Meadowbrook Mall is a regional shopping mall located in Bridgeport, West Virginia, United States. The mall is owned and managed by the Cafaro Company of Youngstown, Ohio. Opened in 1982, it remains one of the largest enclosed malls in north-central West Virginia. As of 2025, the mall's anchor stores include JCPenney, Target, Marshalls, Boscov's, and Cinemark, and The Hive Entertainment Zone.

==History==
===Original Development===
Meadowbrook Mall was developed by the Cafaro Company and opened in late 1982.
The original architecture and engineering were completed by the Keeva J. Kekst Company.
At the time of its opening, it was one of the earliest fully enclosed malls in north-central West Virginia and quickly became the dominant retail destination for communities along the Interstate 79 corridor from Fairmont to Weston.
Early anchor stores included JCPenney, Murphy's Mart, Stone & Thomas, The Bon-Ton, and Montgomery Ward.

===Major Redevelopments===
The mall underwent multiple renovations as national retail trends shifted.
In 1990, Bon Ton closed, and was gutted for Sears and more mall space. In 2008, Marshalls opened in the space formerly occupied by the cinemas, followed by the addition of ULTA Beauty in 2015. In 2023, Marshall's moved to the former Elder Beerman space during the Boscov's construction. The store was partially demolished, and a secondary space was created, usually home to a Spirit Halloween.

After Sears announced its closure in early 2017, the Cafaro Company began major renovations on that wing. In 2023, Boscov's opened a new store in the redeveloped former Sears space, marking the chain's 50th store and its first location in West Virginia.

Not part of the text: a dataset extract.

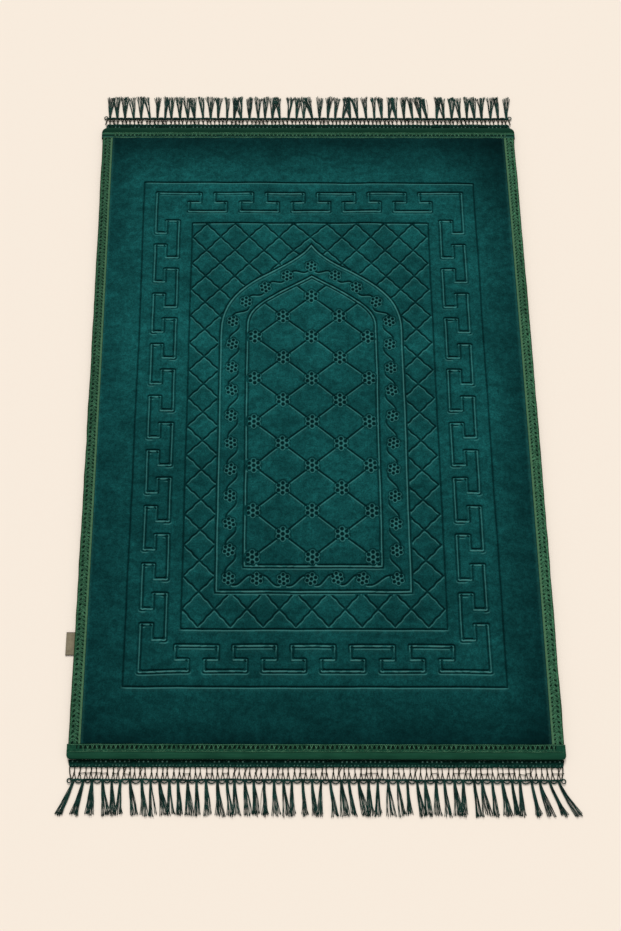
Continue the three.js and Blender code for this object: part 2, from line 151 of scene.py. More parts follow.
def bell(distance, width):
    return np.exp(-((distance / width) ** 2))


def crest(value, pitch):
    """A wave that is 1 at every whole pitch and 0 half way between."""
    return 0.5 + 0.5 * cos(TURN * value / pitch)


def wave_noise(x, y, scale, seed, octaves=3):
    """Smooth noise of about -1 to 1 from a few crossed waves, the same on every run."""
    rng = np.random.default_rng(seed)
    total = np.zeros(np.broadcast(x, y).shape)
    weight = 0.0
    for octave in range(octaves):
        gain = 0.55**octave
        for _ in range(5):
            angle, phase = rng.uniform(0, TURN, 2)
            k = TURN / scale * 1.9**octave * rng.uniform(0.7, 1.3)
            total = total + gain * np.sin(k * (x * cos(angle) + y * sin(angle)) + phase)
            weight += gain * gain / 2
    return total / sqrt(weight) / 1.6


def wave_at(value, seed, scale, octaves=2):
    return float(wave_noise(np.array([value]), np.array([seed]), scale, 12, octaves)[0])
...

==Current Layout and Anchors==
The Meadowbrook Mall contains approximately 849,206 sqft of gross leasable area and 109 tenant spaces, classifying it as a super-regional center according to the International Council of Shopping Centers.
The mall is single-level for public use, though a secondary service level exists for maintenance and storage.

==Gas Leak==
On December 19, 2025, around 6:51 p.m. a gas leak was reported in the mall. This caused the mall to evacuate customers and staff and close to fix the repairs. The mall was reopened on December 20, 2025, at 9:00 a.m.